As housing costs surge alongside rising mortgage rates, the dream of owning a home, let alone investing in additional properties, is becoming increasingly elusive for the average person. In response, a mortgage lender has introduced a zero-down payment program to attract more potential buyers. While critics worry this move mirrors the risky lending practices that led to the 2008 financial crisis, supporters argue it represents a novel approach to homeownership.

 

United Wholesale Mortgage (UWM) launched its zero-down program in May, offering eligible borrowers the chance to secure a mortgage and a secondary loan covering the down payment.
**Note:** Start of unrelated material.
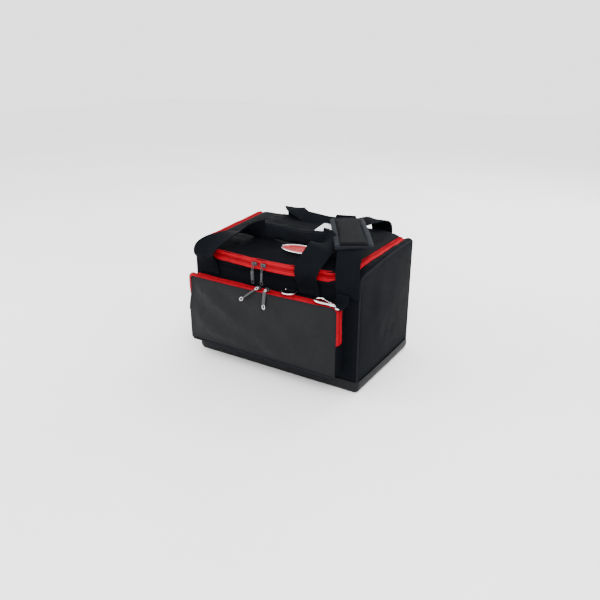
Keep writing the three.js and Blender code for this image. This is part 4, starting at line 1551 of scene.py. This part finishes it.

Under this setup, borrowers can access a 3% down payment assistance loan of up to $15,000. Notably, this secondary loan doesn't accrue interest or require monthly payments; repayment occurs upon the sale of the home, full mortgage payment, or borrower refinancing.

 

To qualify, prospective homebuyers must either have an income at or below 80% of the area's median income or be first-time buyers.

 

Echoes of the Past or a New Approach?

While UWM claims to be the sole wholesale lender offering such a program nationally, variations of low or no down payment assistance have existed for years, including bond programs, local housing authority aid, and veteran loans. The USDA also provides zero-down home loans in select rural areas, and Bank of America initiated a zero-down mortgage program in 2022 targeting specific Black and Hispanic communities.

 

Ultimately, while zero-down mortgages provide a pathway to homeownership and investment, informed decision-making and risk assessment remain crucial in navigating the complex real estate landscape.